Executive Summary

Summary

Text: Entrepreneurs are not natural risk takers.

Nearly half (48%) of entrepreneurs regard themselves as risk-averse, while 23% say they are risk-tolerant, and a final 30% believe they are neither risk-averse nor risk-tolerant. 

Text: Risk tolerance appears to increase as businesses grow older.

Thirty-one percent of founders who have run their business for more than five years describe themselves as risk-tolerant, compared to 17% of founders who have run their business for less than three years.  Moreover, a majority of founders (59%) agreed that they became more open to taking risks after launching their business. Only 19% of founders believed that they had not become more open to taking risks.

Text: Entrepreneurs agree that risk-taking is important to business growth.

Three fifths of founders said that risk-taking is important to their business’ growth, compared to just one fifth who did not.

The difficult economic climate is the most common risk affecting entrepreneurs’ businesses.

Forty-nine percent of founders believe it is affecting them. This is followed by supply chain disruptions (38%), and Britain’s unfavourable tax regime (27%). When asked what risks founders are most concerned about in the coming year, a difficult economic climate remained the most common fear, again followed by supply chain disruption and an unfavourable tax regime.

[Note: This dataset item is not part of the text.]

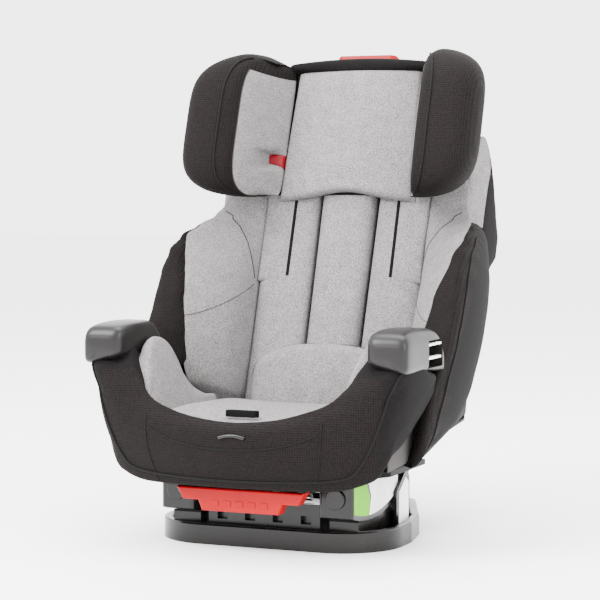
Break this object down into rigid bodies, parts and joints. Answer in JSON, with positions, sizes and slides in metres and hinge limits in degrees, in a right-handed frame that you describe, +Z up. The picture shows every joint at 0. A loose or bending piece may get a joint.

Entrepreneurs expect the level of risk in the business environment to get worse.

Not even a quarter (23%) of entrepreneurs believe the level of risk in the business environment will be lower in 12 months’ time. Nearly two fifths (39%), meanwhile, believe that the level of risk will increase, and a similar proportion (38%) believe it will stay about the same. When viewed by revenue, entrepreneurs with smaller businesses (less than £1 million in annual revenue) are far more pessimistic about what the level of risk in the business environment will be in 12 months’ time. Eighty-three percent expected things to either get worse or stay the same, while only 68% of entrepreneurs running larger businesses did.

Entrepreneurs rely on external support to mitigate a range of risks relating to running their business.

The issue businesses most commonly require external professional support with is managing data privacy risks and ensuring regulatory compliance, with 71% of larger business owners and 49% of smaller business owners reporting ‘always’ or ‘often’ calling upon external professionals to help them do so. Protecting intellectual property and raising finance were the next most commonly selected issues entrepreneurs said they require external support on.

Labour politicians have won the trust of entrepreneurs.

Entrepreneurs comfortably view politicians from the Labour Party as the most understanding of their business needs – with 43% believing that Labour politicians understand what their business needs to succeed, against 26% who disagreed, giving a net score of +17%. After the Labour Party came Liberal Democrats (+5%), the Conservative Party and the Green Party (both -2%), and finally the Scottish National Party (-3%).

Entrepreneurs running smaller businesses are less likely to think politicians of all parties understand what their businesses need to succeed.

Compared to entrepreneurs running larger businesses, those with smaller ones were less likely to think politicians – of all parties – understand what they need to succeed. They also held a particularly dim view of the Conservatives, with 45% thinking they do not know what their businesses need to succeed.

Entrepreneurs hold a better view of other important stakeholders in the entrepreneurial ecosystem.

When asked about whether other important actors within the entrepreneurial ecosystem know what they need to succeed, founders are generally more positive. Sixty-one percent believe potential investors know what they need to succeed (against 11% who do not), 51% believe regulators relevant to their industry do (against 16% who do not), and 40% believe universities do (against 26% who do not).

Entrepreneurs are split on whether AI is a risk to their business, but most think it will be an opportunity too.

Of entrepreneurs who came down on one side of the debate or the other, precisely half believe Artificial Intelligence threatens their current business model, while precisely half think the opposite. Yet, a sizable chunk also appears undecided – with 30% of entrepreneurs we polled viewing AI neither as a threat nor not as a threat. When asked whether AI was an opportunity for their current business model, among those giving an opinion one way or the other, 76% thought it was an opportunity versus just 24% who did not. Again, however, 30% of entrepreneurs appeared unsure – saying that it was neither an opportunity nor not an opportunity.

Most entrepreneurs think they can attract funding or reach an appropriate market valuation in the UK.

Nearly three fifths of entrepreneurs believe it will be easy to attract the funding their business needs or to achieve an appropriate market valuation within the next 12 months in Britain, against 13% who think it would be difficult. They are less sure about being able to do so in Europe (43% saying it would be easy, against 27% who think it would be difficult), and even more so in the US (34% saying it would be easy, against 34% who think it would be difficult). Founders of larger businesses appear far more bullish about attracting funding or getting an appropriate valuation than those of smaller businesses, in all three of the markets we asked about.